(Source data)
┄┄┄┄┄┄

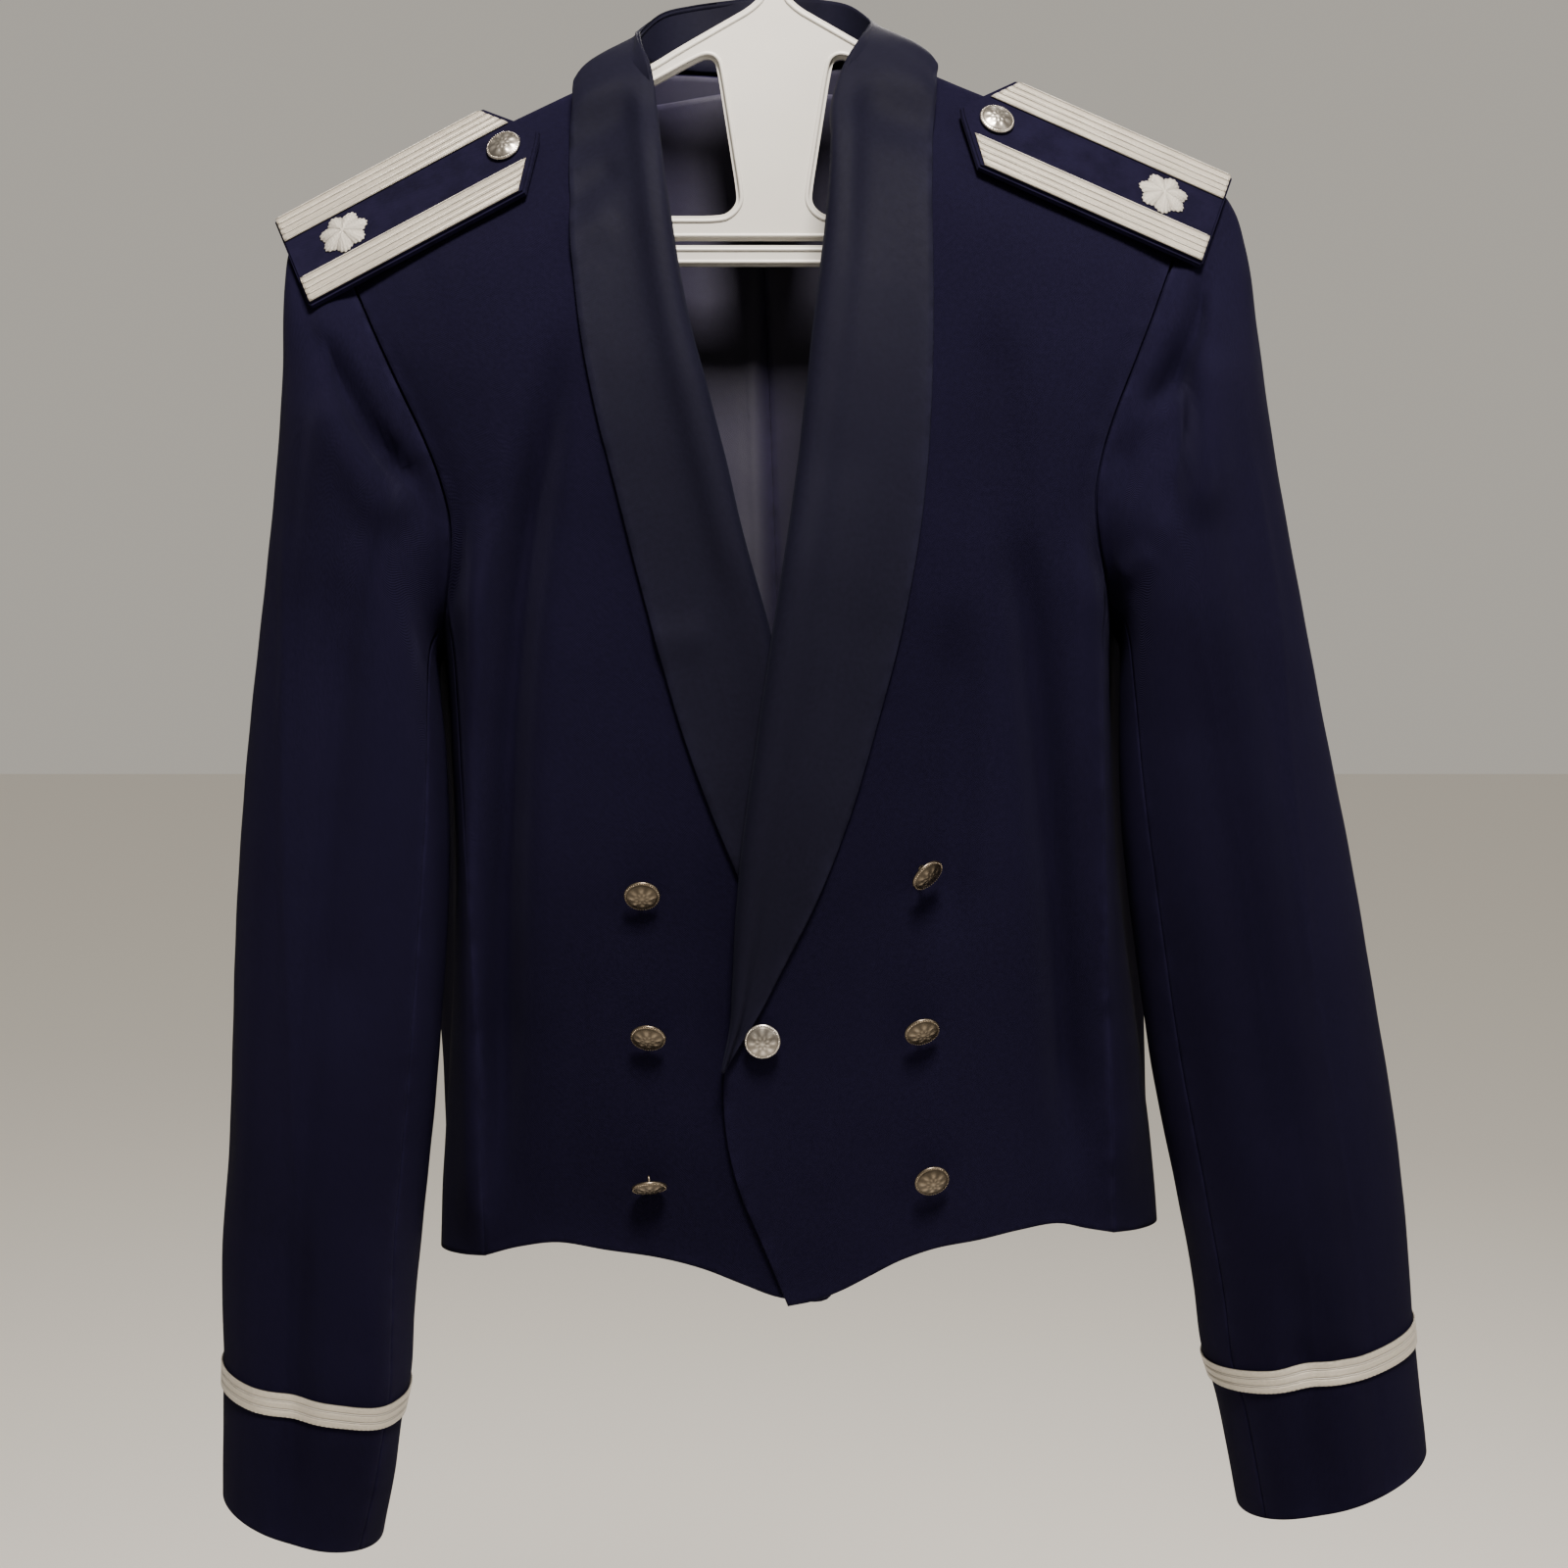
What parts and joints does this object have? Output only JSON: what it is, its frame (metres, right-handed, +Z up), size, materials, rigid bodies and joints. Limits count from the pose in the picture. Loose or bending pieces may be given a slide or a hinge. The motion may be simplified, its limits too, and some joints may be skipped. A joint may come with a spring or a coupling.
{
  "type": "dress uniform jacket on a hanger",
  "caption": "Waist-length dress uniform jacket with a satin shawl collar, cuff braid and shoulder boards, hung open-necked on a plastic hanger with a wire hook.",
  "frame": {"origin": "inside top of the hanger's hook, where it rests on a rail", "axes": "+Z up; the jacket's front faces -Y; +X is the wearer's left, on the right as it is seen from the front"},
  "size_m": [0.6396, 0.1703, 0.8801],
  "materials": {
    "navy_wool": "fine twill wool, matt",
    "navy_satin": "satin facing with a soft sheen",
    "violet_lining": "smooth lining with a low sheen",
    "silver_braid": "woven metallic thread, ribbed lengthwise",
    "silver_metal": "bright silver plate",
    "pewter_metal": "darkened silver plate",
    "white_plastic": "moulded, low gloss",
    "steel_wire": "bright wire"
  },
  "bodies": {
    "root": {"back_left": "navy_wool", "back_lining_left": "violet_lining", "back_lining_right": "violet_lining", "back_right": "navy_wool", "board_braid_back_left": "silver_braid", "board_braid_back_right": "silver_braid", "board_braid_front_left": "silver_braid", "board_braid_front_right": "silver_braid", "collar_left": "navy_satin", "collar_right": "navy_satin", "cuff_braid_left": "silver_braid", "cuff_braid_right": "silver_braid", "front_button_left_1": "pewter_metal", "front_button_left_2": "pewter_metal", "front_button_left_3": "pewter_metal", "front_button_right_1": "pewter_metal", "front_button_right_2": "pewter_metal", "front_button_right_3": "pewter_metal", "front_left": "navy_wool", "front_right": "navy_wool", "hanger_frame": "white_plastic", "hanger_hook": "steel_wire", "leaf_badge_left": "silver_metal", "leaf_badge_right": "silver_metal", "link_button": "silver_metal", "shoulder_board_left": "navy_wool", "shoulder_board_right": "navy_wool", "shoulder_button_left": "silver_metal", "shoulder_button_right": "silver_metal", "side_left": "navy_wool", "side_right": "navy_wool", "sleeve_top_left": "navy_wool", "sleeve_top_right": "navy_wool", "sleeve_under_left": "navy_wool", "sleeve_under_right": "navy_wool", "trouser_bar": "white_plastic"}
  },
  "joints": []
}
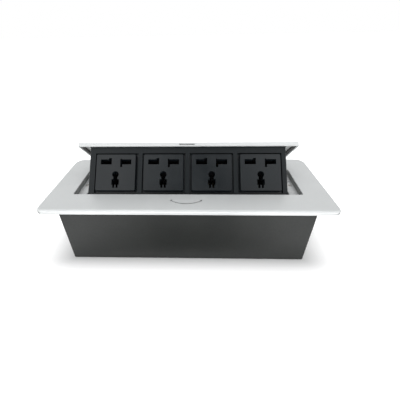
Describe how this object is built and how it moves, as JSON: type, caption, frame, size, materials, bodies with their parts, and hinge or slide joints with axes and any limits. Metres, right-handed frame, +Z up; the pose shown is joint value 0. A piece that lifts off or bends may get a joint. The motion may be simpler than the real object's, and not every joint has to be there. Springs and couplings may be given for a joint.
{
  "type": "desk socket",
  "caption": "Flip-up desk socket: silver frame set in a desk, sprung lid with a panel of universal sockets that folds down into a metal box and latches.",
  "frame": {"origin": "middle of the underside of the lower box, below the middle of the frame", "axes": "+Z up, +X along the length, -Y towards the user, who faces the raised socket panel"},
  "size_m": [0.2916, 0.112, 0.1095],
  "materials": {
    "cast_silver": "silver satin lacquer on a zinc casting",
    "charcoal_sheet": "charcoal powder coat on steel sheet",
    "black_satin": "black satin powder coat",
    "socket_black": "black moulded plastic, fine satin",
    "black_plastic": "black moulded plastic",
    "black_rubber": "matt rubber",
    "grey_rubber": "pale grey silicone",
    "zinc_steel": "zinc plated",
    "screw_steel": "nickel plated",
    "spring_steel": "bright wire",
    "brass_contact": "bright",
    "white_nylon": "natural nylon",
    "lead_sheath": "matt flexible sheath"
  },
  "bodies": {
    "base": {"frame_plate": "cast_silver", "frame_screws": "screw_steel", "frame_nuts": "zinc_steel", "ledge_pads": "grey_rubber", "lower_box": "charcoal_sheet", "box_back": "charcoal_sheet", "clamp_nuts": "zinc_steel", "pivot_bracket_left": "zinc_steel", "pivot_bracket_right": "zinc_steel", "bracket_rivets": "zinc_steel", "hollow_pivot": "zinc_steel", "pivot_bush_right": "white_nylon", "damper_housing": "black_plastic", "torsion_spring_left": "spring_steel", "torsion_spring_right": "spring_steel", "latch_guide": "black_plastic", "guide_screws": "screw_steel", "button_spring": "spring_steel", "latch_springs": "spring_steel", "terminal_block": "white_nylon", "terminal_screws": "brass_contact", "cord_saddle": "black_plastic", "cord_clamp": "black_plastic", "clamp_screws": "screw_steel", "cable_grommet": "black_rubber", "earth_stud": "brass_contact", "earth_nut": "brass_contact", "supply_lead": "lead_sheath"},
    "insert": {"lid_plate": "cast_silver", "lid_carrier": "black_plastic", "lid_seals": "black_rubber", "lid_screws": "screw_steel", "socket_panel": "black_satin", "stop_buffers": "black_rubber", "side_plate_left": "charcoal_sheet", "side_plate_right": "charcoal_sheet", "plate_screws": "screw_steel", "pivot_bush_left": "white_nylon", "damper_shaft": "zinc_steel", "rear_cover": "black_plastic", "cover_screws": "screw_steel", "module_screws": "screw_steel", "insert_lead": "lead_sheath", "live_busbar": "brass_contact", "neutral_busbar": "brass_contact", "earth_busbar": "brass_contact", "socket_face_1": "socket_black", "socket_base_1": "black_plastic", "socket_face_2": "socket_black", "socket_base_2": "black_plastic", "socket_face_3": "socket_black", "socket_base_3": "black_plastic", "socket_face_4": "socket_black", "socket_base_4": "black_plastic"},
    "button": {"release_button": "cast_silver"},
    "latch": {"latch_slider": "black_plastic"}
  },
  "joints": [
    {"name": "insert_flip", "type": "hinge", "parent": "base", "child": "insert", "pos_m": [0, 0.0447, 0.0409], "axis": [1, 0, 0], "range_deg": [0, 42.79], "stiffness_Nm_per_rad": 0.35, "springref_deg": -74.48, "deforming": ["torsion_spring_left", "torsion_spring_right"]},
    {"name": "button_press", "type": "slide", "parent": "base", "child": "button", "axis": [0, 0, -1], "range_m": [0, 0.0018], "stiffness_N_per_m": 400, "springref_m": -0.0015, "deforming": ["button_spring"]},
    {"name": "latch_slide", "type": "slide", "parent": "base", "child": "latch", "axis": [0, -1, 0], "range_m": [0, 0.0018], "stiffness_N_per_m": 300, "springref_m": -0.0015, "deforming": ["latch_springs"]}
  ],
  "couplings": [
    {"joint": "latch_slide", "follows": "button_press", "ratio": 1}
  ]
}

┄┄┄┄┄┄

Copy the entries above exactly, leaving none out.

Exercise solution:
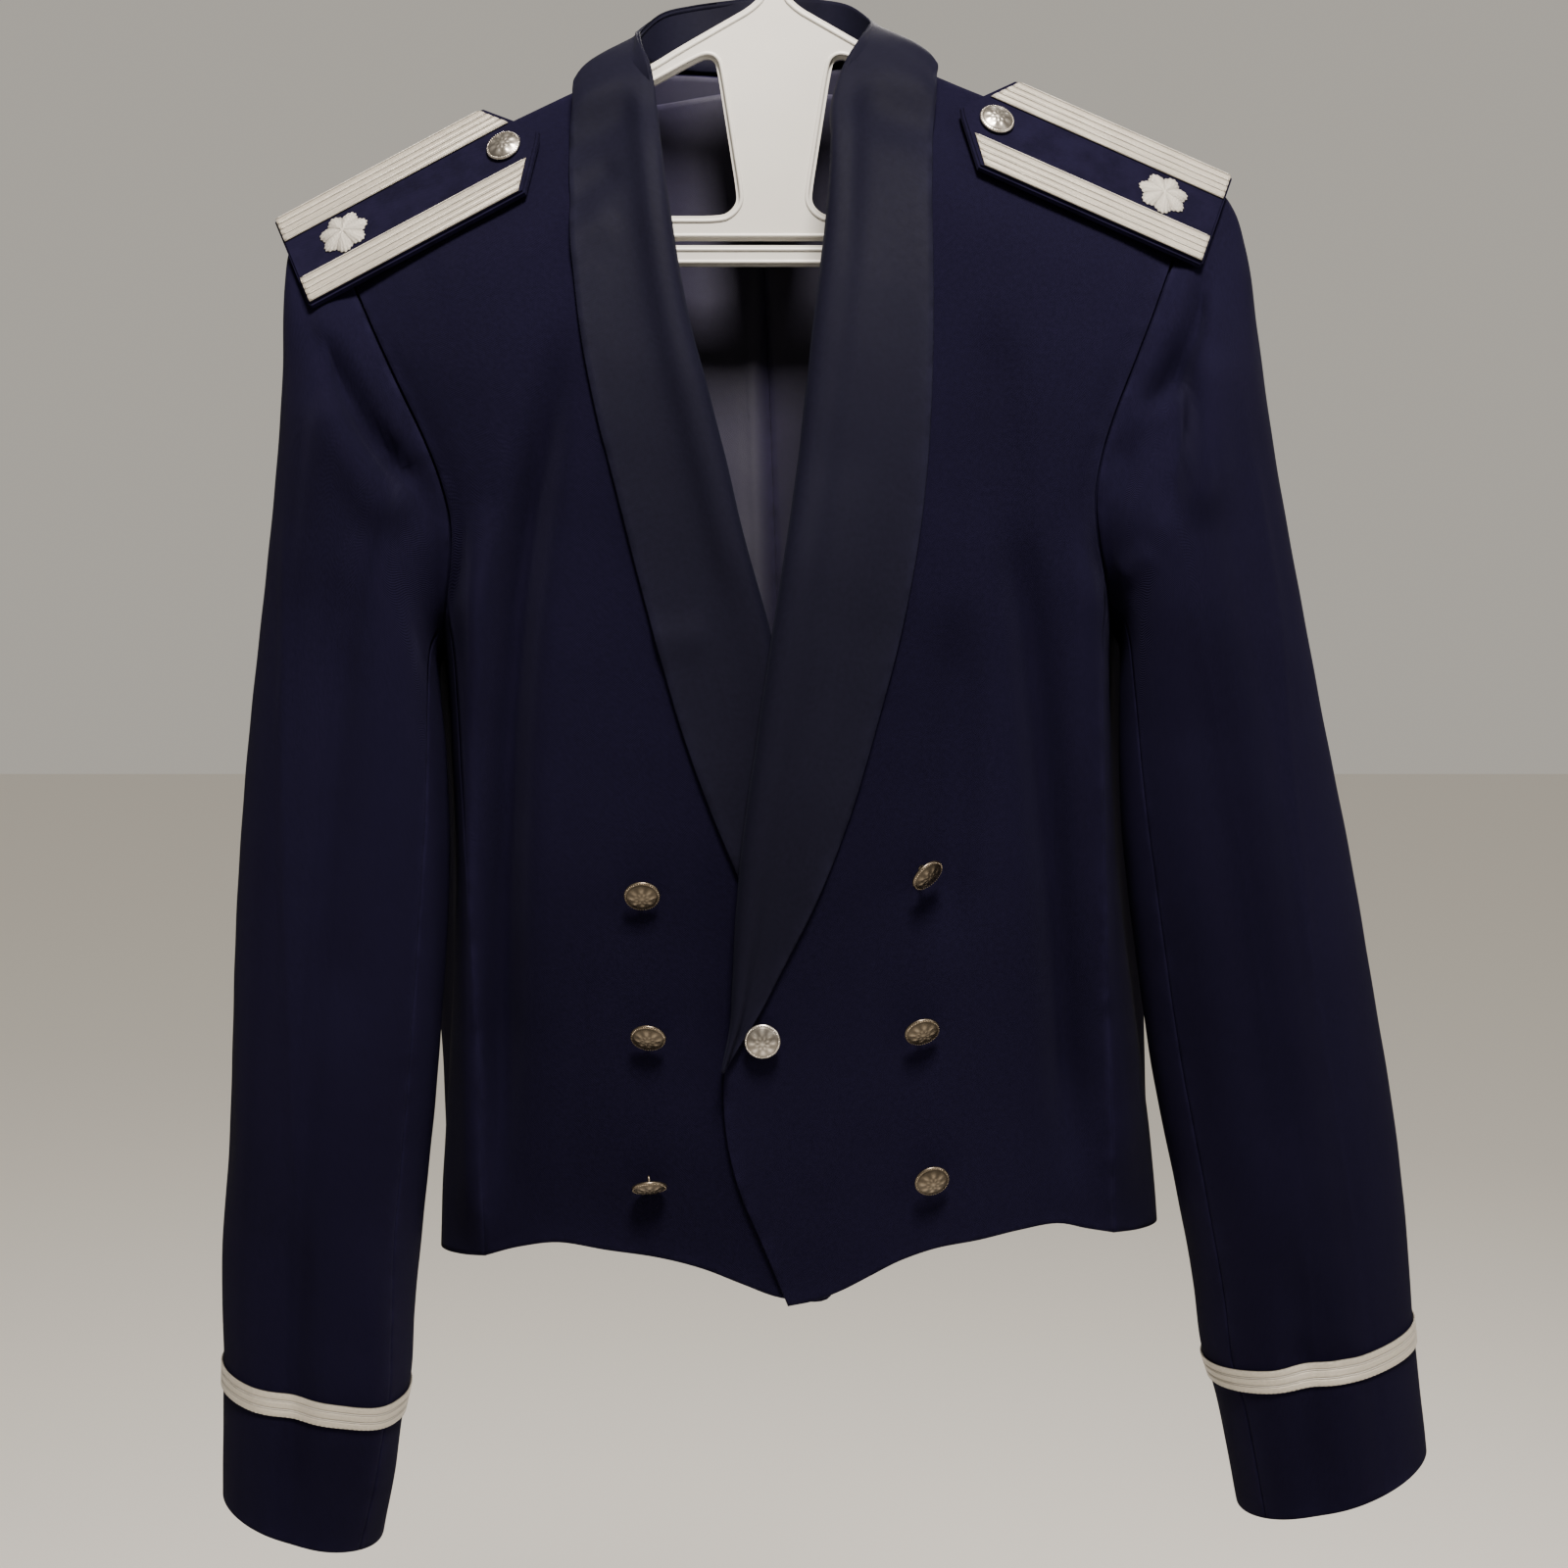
What parts and joints does this object have? Output only JSON: what it is, its frame (metres, right-handed, +Z up), size, materials, rigid bodies and joints. Limits count from the pose in the picture. Loose or bending pieces may be given a slide or a hinge. The motion may be simplified, its limits too, and some joints may be skipped. A joint may come with a spring or a coupling.
{
  "type": "dress uniform jacket on a hanger",
  "caption": "Waist-length dress uniform jacket with a satin shawl collar, cuff braid and shoulder boards, hung open-necked on a plastic hanger with a wire hook.",
  "frame": {"origin": "inside top of the hanger's hook, where it rests on a rail", "axes": "+Z up; the jacket's front faces -Y; +X is the wearer's left, on the right as it is seen from the front"},
  "size_m": [0.6396, 0.1703, 0.8801],
  "materials": {
    "navy_wool": "fine twill wool, matt",
    "navy_satin": "satin facing with a soft sheen",
    "violet_lining": "smooth lining with a low sheen",
    "silver_braid": "woven metallic thread, ribbed lengthwise",
    "silver_metal": "bright silver plate",
    "pewter_metal": "darkened silver plate",
    "white_plastic": "moulded, low gloss",
    "steel_wire": "bright wire"
  },
  "bodies": {
    "root": {"back_left": "navy_wool", "back_lining_left": "violet_lining", "back_lining_right": "violet_lining", "back_right": "navy_wool", "board_braid_back_left": "silver_braid", "board_braid_back_right": "silver_braid", "board_braid_front_left": "silver_braid", "board_braid_front_right": "silver_braid", "collar_left": "navy_satin", "collar_right": "navy_satin", "cuff_braid_left": "silver_braid", "cuff_braid_right": "silver_braid", "front_button_left_1": "pewter_metal", "front_button_left_2": "pewter_metal", "front_button_left_3": "pewter_metal", "front_button_right_1": "pewter_metal", "front_button_right_2": "pewter_metal", "front_button_right_3": "pewter_metal", "front_left": "navy_wool", "front_right": "navy_wool", "hanger_frame": "white_plastic", "hanger_hook": "steel_wire", "leaf_badge_left": "silver_metal", "leaf_badge_right": "silver_metal", "link_button": "silver_metal", "shoulder_board_left": "navy_wool", "shoulder_board_right": "navy_wool", "shoulder_button_left": "silver_metal", "shoulder_button_right": "silver_metal", "side_left": "navy_wool", "side_right": "navy_wool", "sleeve_top_left": "navy_wool", "sleeve_top_right": "navy_wool", "sleeve_under_left": "navy_wool", "sleeve_under_right": "navy_wool", "trouser_bar": "white_plastic"}
  },
  "joints": []
}
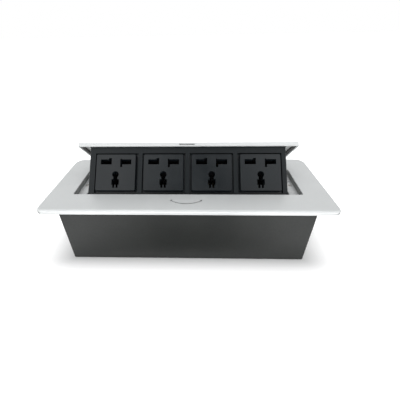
Describe how this object is built and how it moves, as JSON: type, caption, frame, size, materials, bodies with their parts, and hinge or slide joints with axes and any limits. Metres, right-handed frame, +Z up; the pose shown is joint value 0. A piece that lifts off or bends may get a joint. The motion may be simpler than the real object's, and not every joint has to be there. Springs and couplings may be given for a joint.
{
  "type": "desk socket",
  "caption": "Flip-up desk socket: silver frame set in a desk, sprung lid with a panel of universal sockets that folds down into a metal box and latches.",
  "frame": {"origin": "middle of the underside of the lower box, below the middle of the frame", "axes": "+Z up, +X along the length, -Y towards the user, who faces the raised socket panel"},
  "size_m": [0.2916, 0.112, 0.1095],
  "materials": {
    "cast_silver": "silver satin lacquer on a zinc casting",
    "charcoal_sheet": "charcoal powder coat on steel sheet",
    "black_satin": "black satin powder coat",
    "socket_black": "black moulded plastic, fine satin",
    "black_plastic": "black moulded plastic",
    "black_rubber": "matt rubber",
    "grey_rubber": "pale grey silicone",
    "zinc_steel": "zinc plated",
    "screw_steel": "nickel plated",
    "spring_steel": "bright wire",
    "brass_contact": "bright",
    "white_nylon": "natural nylon",
    "lead_sheath": "matt flexible sheath"
  },
  "bodies": {
    "base": {"frame_plate": "cast_silver", "frame_screws": "screw_steel", "frame_nuts": "zinc_steel", "ledge_pads": "grey_rubber", "lower_box": "charcoal_sheet", "box_back": "charcoal_sheet", "clamp_nuts": "zinc_steel", "pivot_bracket_left": "zinc_steel", "pivot_bracket_right": "zinc_steel", "bracket_rivets": "zinc_steel", "hollow_pivot": "zinc_steel", "pivot_bush_right": "white_nylon", "damper_housing": "black_plastic", "torsion_spring_left": "spring_steel", "torsion_spring_right": "spring_steel", "latch_guide": "black_plastic", "guide_screws": "screw_steel", "button_spring": "spring_steel", "latch_springs": "spring_steel", "terminal_block": "white_nylon", "terminal_screws": "brass_contact", "cord_saddle": "black_plastic", "cord_clamp": "black_plastic", "clamp_screws": "screw_steel", "cable_grommet": "black_rubber", "earth_stud": "brass_contact", "earth_nut": "brass_contact", "supply_lead": "lead_sheath"},
    "insert": {"lid_plate": "cast_silver", "lid_carrier": "black_plastic", "lid_seals": "black_rubber", "lid_screws": "screw_steel", "socket_panel": "black_satin", "stop_buffers": "black_rubber", "side_plate_left": "charcoal_sheet", "side_plate_right": "charcoal_sheet", "plate_screws": "screw_steel", "pivot_bush_left": "white_nylon", "damper_shaft": "zinc_steel", "rear_cover": "black_plastic", "cover_screws": "screw_steel", "module_screws": "screw_steel", "insert_lead": "lead_sheath", "live_busbar": "brass_contact", "neutral_busbar": "brass_contact", "earth_busbar": "brass_contact", "socket_face_1": "socket_black", "socket_base_1": "black_plastic", "socket_face_2": "socket_black", "socket_base_2": "black_plastic", "socket_face_3": "socket_black", "socket_base_3": "black_plastic", "socket_face_4": "socket_black", "socket_base_4": "black_plastic"},
    "button": {"release_button": "cast_silver"},
    "latch": {"latch_slider": "black_plastic"}
  },
  "joints": [
    {"name": "insert_flip", "type": "hinge", "parent": "base", "child": "insert", "pos_m": [0, 0.0447, 0.0409], "axis": [1, 0, 0], "range_deg": [0, 42.79], "stiffness_Nm_per_rad": 0.35, "springref_deg": -74.48, "deforming": ["torsion_spring_left", "torsion_spring_right"]},
    {"name": "button_press", "type": "slide", "parent": "base", "child": "button", "axis": [0, 0, -1], "range_m": [0, 0.0018], "stiffness_N_per_m": 400, "springref_m": -0.0015, "deforming": ["button_spring"]},
    {"name": "latch_slide", "type": "slide", "parent": "base", "child": "latch", "axis": [0, -1, 0], "range_m": [0, 0.0018], "stiffness_N_per_m": 300, "springref_m": -0.0015, "deforming": ["latch_springs"]}
  ],
  "couplings": [
    {"joint": "latch_slide", "follows": "button_press", "ratio": 1}
  ]
}